At the end of July, Kunlun named its new head coach. Ivano Zanatta, a Canadian with Italian heritage, got the job. In the KHL he had a short spell behind the bench at SKA a decade ago, then was assist to Kari Jalonen as Lev Prague reached the Gagarin Cup final. He also worked with Sochi. According to Red Star GM Nikolai Feoktistov, the decision was taken by China’s sporting authorities. Alexei Kovalev remains on the club’s coaching staff.
Kunlun’s #1 for the coming season will be American goalie Jeremy Smith. He’s due to acquire Chinese citizenship soon, making him eligible to play for China at the Olympics. Alexander Lazushin returns to the club as understudy, with youngster Paris O’Brien providing back-up.

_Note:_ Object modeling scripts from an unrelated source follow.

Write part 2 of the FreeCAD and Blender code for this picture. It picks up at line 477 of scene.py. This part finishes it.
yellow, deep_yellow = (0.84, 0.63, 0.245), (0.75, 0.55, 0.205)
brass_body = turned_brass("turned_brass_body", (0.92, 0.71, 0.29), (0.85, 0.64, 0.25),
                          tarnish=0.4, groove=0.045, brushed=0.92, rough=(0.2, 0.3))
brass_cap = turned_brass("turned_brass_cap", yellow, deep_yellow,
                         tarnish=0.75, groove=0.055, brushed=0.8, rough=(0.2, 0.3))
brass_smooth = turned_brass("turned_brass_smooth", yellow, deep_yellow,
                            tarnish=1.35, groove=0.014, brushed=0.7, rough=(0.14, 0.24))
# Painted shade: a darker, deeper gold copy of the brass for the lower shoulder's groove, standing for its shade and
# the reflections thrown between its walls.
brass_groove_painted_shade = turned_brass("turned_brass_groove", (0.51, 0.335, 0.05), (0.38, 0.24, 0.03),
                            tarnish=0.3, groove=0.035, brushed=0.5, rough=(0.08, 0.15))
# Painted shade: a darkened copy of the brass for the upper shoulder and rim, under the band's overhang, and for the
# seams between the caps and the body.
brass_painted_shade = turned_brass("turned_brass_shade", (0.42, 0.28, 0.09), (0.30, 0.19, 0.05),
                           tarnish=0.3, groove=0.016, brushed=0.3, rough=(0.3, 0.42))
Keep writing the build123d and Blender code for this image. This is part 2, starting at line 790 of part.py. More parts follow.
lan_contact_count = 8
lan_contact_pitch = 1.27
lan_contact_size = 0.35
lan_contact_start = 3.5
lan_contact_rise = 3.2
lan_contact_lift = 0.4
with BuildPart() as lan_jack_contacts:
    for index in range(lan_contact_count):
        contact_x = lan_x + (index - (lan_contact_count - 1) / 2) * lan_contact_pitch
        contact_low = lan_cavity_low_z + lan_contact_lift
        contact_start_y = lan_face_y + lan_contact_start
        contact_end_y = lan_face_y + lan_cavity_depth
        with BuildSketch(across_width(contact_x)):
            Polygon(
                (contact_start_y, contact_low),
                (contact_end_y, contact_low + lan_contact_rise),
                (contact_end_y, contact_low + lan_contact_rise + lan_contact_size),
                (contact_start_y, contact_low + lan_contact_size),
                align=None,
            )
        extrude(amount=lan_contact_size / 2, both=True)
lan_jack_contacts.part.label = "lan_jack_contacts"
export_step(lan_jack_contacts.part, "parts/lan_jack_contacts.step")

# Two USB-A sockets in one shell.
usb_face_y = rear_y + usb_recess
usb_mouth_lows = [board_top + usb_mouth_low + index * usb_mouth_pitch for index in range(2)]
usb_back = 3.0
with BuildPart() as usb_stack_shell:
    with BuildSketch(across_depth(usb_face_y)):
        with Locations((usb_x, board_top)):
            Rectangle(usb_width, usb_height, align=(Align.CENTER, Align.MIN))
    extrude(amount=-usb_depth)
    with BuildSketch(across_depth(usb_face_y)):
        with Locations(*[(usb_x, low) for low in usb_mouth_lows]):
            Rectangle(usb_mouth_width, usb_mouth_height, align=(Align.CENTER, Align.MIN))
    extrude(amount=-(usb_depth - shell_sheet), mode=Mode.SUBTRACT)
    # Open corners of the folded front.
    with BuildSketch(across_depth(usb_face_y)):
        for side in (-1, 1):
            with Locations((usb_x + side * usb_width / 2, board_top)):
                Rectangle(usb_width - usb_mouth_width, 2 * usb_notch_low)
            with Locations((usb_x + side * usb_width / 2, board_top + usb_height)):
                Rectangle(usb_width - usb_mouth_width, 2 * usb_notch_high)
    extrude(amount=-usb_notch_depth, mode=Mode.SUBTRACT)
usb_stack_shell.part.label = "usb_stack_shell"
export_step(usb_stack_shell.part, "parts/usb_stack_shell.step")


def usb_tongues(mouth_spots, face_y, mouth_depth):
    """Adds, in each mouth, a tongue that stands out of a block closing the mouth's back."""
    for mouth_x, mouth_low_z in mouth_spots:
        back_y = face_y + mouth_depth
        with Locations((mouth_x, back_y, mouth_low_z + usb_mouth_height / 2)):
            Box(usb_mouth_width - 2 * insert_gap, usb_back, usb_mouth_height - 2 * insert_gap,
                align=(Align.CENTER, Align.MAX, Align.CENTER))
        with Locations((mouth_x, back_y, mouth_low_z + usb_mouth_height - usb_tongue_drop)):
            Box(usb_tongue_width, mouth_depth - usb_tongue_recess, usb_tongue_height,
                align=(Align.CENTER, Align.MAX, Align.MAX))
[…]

The defensive lynchpins, as before, are Jake Chelios, son of Hall-of-Famer Chris Chelios, and Ryan Sproul. The latter was third in scoring on the team last season with 25 (9+16) points. They are supported by players with Chinese heritage: Vic Bartley put in some solid seasons here in the past but played in Poland last term; Zach Yuen was one of the key players on the team in its early years but was slowed by injury and did not play at all last season.
Once again, Brandon Yip is expected to lead the attack on his return after a year away. He’s the club’s all-time leading scorer with 85 (45+40) points in three seasons. There are hopes for more from the Fu brothers, Spencer and Parker, who did not produce their best form last season. Tyler Wong is another talented player looking to bounce back: in his first season in the KHL he produced 31 points, but last term that dropped to 15. Luke Lockhart remains a leader on and off the ice and will extend his club appearance record.
Right now, there’s only one player on the team younger than 23, and that’s goalie Paris O’Brien. He’s played in the KRS system for the Juniors and in the VHL. He’s currently the third-choice goalie, but it’s by no means impossible that he’ll see action for the first team.
The 2021/22 season will be the club’s sixth in the KHL, but China’s representative has only reached the playoffs in its first season. It’s clear that the current campaign will be spent looking for the perfect chemistry on the ice and in the locker room as China prepares to host the Olympics. Unlike last season, Red Star is enjoying a far more settled summer and, as such, has realistic hopes of battling for a playoff spot.